Becoming chief at a young age without a lot of time working under other officers has “definitely been a challenge,” he said, “Because I’ve had to learn by doing, by trial and error.”

Right now, Rasmussen’s top goal is getting the department fully staffed, including replacing the three officers who resigned and hiring a fourth officer as authorized by the city council.

The positions will remain open until filled, he said, and he’s hoping to find people with experience. “We’ve got some pretty good applicants,” he said.

The four officers will fill the current schedule, which runs from 7 a.m. to 3 a.m. (There are four hours in each 24-hour day when officers are on call from home but not on the street.)

The department will explore reducing the number of shifts Sgt. Gasser covers to give him more time to review reports and do other administrative work. Rasmussen won’t have any regular patrol shifts, but, he said, “Occasionally, there will be times when I’ll fill shifts to help the officers.”

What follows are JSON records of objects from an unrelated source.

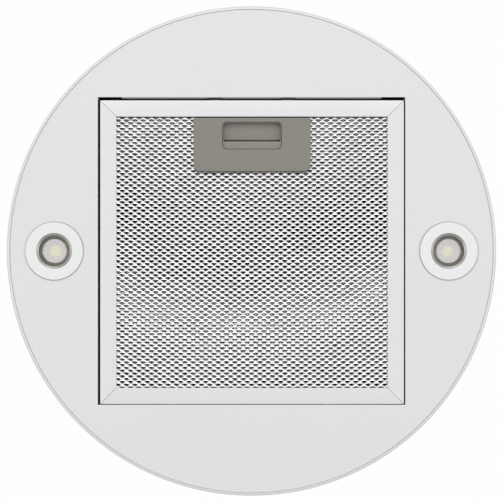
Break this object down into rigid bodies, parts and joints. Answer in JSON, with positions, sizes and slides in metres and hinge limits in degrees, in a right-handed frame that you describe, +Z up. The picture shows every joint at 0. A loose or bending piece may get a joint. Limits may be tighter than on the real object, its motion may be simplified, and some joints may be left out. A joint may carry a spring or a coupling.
{
  "type": "island range hood",
  "caption": "Round ceiling-hung island range hood: telescopic tube shell, square mesh grease filter on a sprung latch, downlights, push buttons and a blower inside.",
  "frame": {"origin": "middle of the underside, in the plane of the light bezels' faces", "axes": "+Z up towards the ceiling, -Y towards the user's side with the buttons and the filter handle, +X across the two lights"},
  "size_m": [0.3698, 0.3714, 0.88],
  "materials": {
    "white_paint": "satin white powder coat",
    "zinc_steel": "zinc plated",
    "motor_steel": "drawn steel",
    "dark_plastic": "moulded, matt",
    "circuit_board": "solder mask",
    "satin_aluminium": "satin extrusion",
    "bright_mesh": "bright expanded sheet",
    "taupe_plastic": "moulded, fine grain",
    "grey_plastic": "moulded, satin",
    "white_bezel": "satin white",
    "clear_lens": "frosted",
    "bright_reflector": "vacuum metallised",
    "led_phosphor": "phosphor on a white board"
  },
  "bodies": {
    "ceiling_mount": {"ceiling_plate": "zinc_steel", "upper_shell": "white_paint", "upper_post_front_left": "zinc_steel", "upper_post_front_right": "zinc_steel", "upper_post_rear_right": "zinc_steel", "upper_post_rear_left": "zinc_steel", "lock_bolt_front_left": "zinc_steel", "lock_bolt_front_right": "zinc_steel", "lock_bolt_rear_right": "zinc_steel", "lock_bolt_rear_left": "zinc_steel"},
    "hood": {"lower_shell": "white_paint", "bottom_plate": "white_paint", "chassis_bracket_front": "zinc_steel", "chassis_bracket_rear": "zinc_steel", "carrier_plate": "zinc_steel", "lower_post_front_left": "zinc_steel", "lower_post_front_right": "zinc_steel", "lower_post_rear_right": "zinc_steel", "lower_post_rear_left": "zinc_steel", "scroll_front": "dark_plastic", "scroll_rear": "dark_plastic", "motor_body": "motor_steel", "motor_spider": "zinc_steel", "duct_collar": "dark_plastic", "flap_pin": "zinc_steel", "electronics_cover": "dark_plastic", "control_electronics": "circuit_board", "cable_gland": "dark_plastic", "motor_capacitor": "zinc_steel", "control_strip": "satin_aluminium", "button_board": "circuit_board", "light_body_left": "white_bezel", "light_lens_left": "clear_lens", "light_reflector_left": "bright_reflector", "led_board_left": "led_phosphor", "light_spring_left": "zinc_steel", "light_body_right": "white_bezel", "light_lens_right": "clear_lens", "light_reflector_right": "bright_reflector", "led_board_right": "led_phosphor", "light_spring_right": "zinc_steel"},
    "fan": {"impeller": "dark_plastic", "motor_shaft": "zinc_steel"},
    "flap_left": {"flap_left": "dark_plastic"},
    "flap_right": {"flap_right": "dark_plastic"},
    "filter": {"filter_frame_front": "satin_aluminium", "filter_frame_right": "satin_aluminium", "filter_frame_rear": "satin_aluminium", "filter_frame_left": "satin_aluminium", "filter_mesh_front": "bright_mesh", "filter_mesh_pack": "bright_mesh", "handle_plate": "taupe_plastic", "latch_spring_left": "zinc_steel", "latch_spring_right": "zinc_steel"},
    "latch": {"latch_slider": "taupe_plastic"},
    "button_light": {"button_light": "grey_plastic"},
    "button_speed_down": {"button_speed_down": "grey_plastic"},
    "button_speed_up": {"button_speed_up": "grey_plastic"},
    "button_power": {"button_power": "grey_plastic"}
  },
  "joints": [
    {"name": "height_slide", "type": "slide", "parent": "ceiling_mount", "child": "hood", "axis": [0, 0, -1], "range_m": [-0.05, 0.14]},
    {"name": "fan_spin", "type": "hinge", "parent": "hood", "child": "fan", "pos_m": [-0.0661, 0, 0.18546], "axis": [0, 1, 0], "continuous": true},
    {"name": "flap_left_swing", "type": "hinge", "parent": "hood", "child": "flap_left", "pos_m": [0, 0, 0.3499], "axis": [0, 1, 0], "range_deg": [0, 80]},
    {"name": "flap_right_swing", "type": "hinge", "parent": "hood", "child": "flap_right", "pos_m": [0, 0, 0.3499], "axis": [0, -1, 0], "range_deg": [0, 80]},
    {"name": "filter_swing", "type": "hinge", "parent": "hood", "child": "filter", "pos_m": [0.0004, 0.1137, 0.0015], "axis": [1, 0, 0], "range_deg": [0, 85]},
    {"name": "latch_slide", "type": "slide", "parent": "filter", "child": "latch", "axis": [0, 1, 0], "range_m": [0, 0.0045], "stiffness_N_per_m": 600, "springref_m": -0.002, "deforming": ["latch_spring_left", "latch_spring_right"]},
    {"name": "button_light_press", "type": "slide", "parent": "hood", "child": "button_light", "axis": [0, 1, 0], "range_m": [0, 0.002], "stiffness_N_per_m": 500, "springref_m": -0.001},
    {"name": "button_speed_down_press", "type": "slide", "parent": "hood", "child": "button_speed_down", "axis": [0, 1, 0], "range_m": [0, 0.002], "stiffness_N_per_m": 500, "springref_m": -0.001},
    {"name": "button_speed_up_press", "type": "slide", "parent": "hood", "child": "button_speed_up", "axis": [0, 1, 0], "range_m": [0, 0.002], "stiffness_N_per_m": 500, "springref_m": -0.001},
    {"name": "button_power_press", "type": "slide", "parent": "hood", "child": "button_power", "axis": [0, 1, 0], "range_m": [0, 0.002], "stiffness_N_per_m": 500, "springref_m": -0.001}
  ]
}
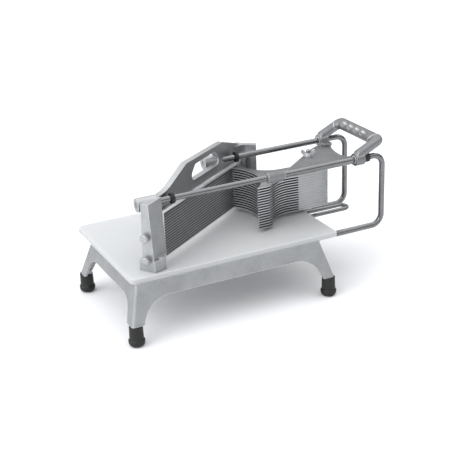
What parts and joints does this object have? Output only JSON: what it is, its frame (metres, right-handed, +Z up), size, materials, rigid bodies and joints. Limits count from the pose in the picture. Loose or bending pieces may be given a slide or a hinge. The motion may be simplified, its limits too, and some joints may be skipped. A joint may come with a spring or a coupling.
{
  "type": "tomato slicer",
  "caption": "Hand-pushed tomato slicer: a finned pusher slides on two bent rods and presses the tomato through angled blades over a white board on a cast base with rubber feet.",
  "frame": {"origin": "middle of the plan, on the counter under the feet", "axes": "+X along the rods towards the handle, +Y to the back, +Z up"},
  "size_m": [0.5334, 0.293, 0.2572],
  "materials": {
    "cast_aluminium": "tumbled sand casting",
    "board_plastic": "fine matte",
    "black_rubber": "moulded",
    "stainless_rod": "ground bar",
    "blade_steel": "ground",
    "cassette_steel": "satin",
    "fin_aluminium": "satin sheet",
    "bush_plastic": "turned",
    "fastener_steel": "plain",
    "bright_fastener": "bright"
  },
  "bodies": {
    "frame": {"base_frame": "cast_aluminium", "slide_board": "board_plastic", "foot_front_left": "black_rubber", "foot_front_right": "black_rubber", "foot_rear_left": "black_rubber", "foot_rear_right": "black_rubber", "board_screws": "fastener_steel", "guide_rod_front": "stainless_rod", "guide_rod_rear": "stainless_rod", "rod_nuts": "fastener_steel", "table_stop_clips": "cast_aluminium", "table_stop_screws": "fastener_steel", "head_casting": "cast_aluminium", "head_screws": "fastener_steel", "head_washer_front": "black_rubber", "head_washer_rear": "black_rubber", "stop_ring_front": "black_rubber", "cassette_top_bar": "cassette_steel", "cassette_end_front": "cassette_steel", "cassette_end_rear": "cassette_steel", "slicing_blades": "blade_steel", "blade_pins": "fastener_steel"},
    "pusher": {"pusher_fins": "fin_aluminium", "pusher_spacers": "fin_aluminium", "carriage_plate": "cast_aluminium", "pusher_handle": "cast_aluminium", "handle_screws": "fastener_steel", "sleeve_bushes": "bush_plastic", "stack_bolts": "fastener_steel", "stack_nuts": "fastener_steel"},
    "wing_nut": {"wing_nut": "bright_fastener"},
    "upper_thumbscrew": {"cassette_screw_upper": "bright_fastener"},
    "lower_thumbscrew": {"cassette_screw_lower": "bright_fastener"},
    "table_stop": {"table_stop": "stainless_rod"}
  },
  "joints": [
    {"name": "pusher_slide", "type": "slide", "parent": "frame", "child": "pusher", "axis": [-1, 0, 0], "range_m": [0, 0.1686]},
    {"name": "wing_nut_turn", "type": "hinge", "parent": "pusher", "child": "wing_nut", "pos_m": [0.15005, -0.00352, 0.219], "axis": [0, 0, 1], "continuous": true},
    {"name": "upper_thumbscrew_turn", "type": "hinge", "parent": "frame", "child": "upper_thumbscrew", "pos_m": [-0.21549, -0.10451, 0.173], "axis": [0.8192, 0.5736, 0], "continuous": true},
    {"name": "lower_thumbscrew_turn", "type": "hinge", "parent": "frame", "child": "lower_thumbscrew", "pos_m": [-0.21549, -0.10451, 0.133], "axis": [0.8192, 0.5736, 0], "continuous": true},
    {"name": "table_stop_swing", "type": "hinge", "parent": "frame", "child": "table_stop", "pos_m": [0.12405, 0.01348, 0.093], "axis": [0, 1, 0], "range_deg": [0, 90]}
  ]
}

In the long-run, especially since Ephraim is a college town, Rasmussen said he would like to have an officer on patrol 24 hours per day, but it takes eight or nine officers to do that, and that’s more than the city can afford right now.

Rasmussen said that while on leave “a lot went through my mind,” including the possibility of resigning. “But I always felt in my heart that I would stand up and fight, as long as I had the city council, the mayor and the city manager behind me, and the (support of) the citizens of Ephraim. Because that’s truly why I do this; I do this to serve the people, to try to help the people, to try to make Ephraim a better place to live.”

But Rasmussen, who is 52, wasn’t ready to say how long he expects to continue as chief before retiring from the city.

“That’s just a subject my wife and I have to discuss, he said. It just depends on what happens, where we want to take our lives,” he said. “I’d like to get the department back up and running and make a decision after that.”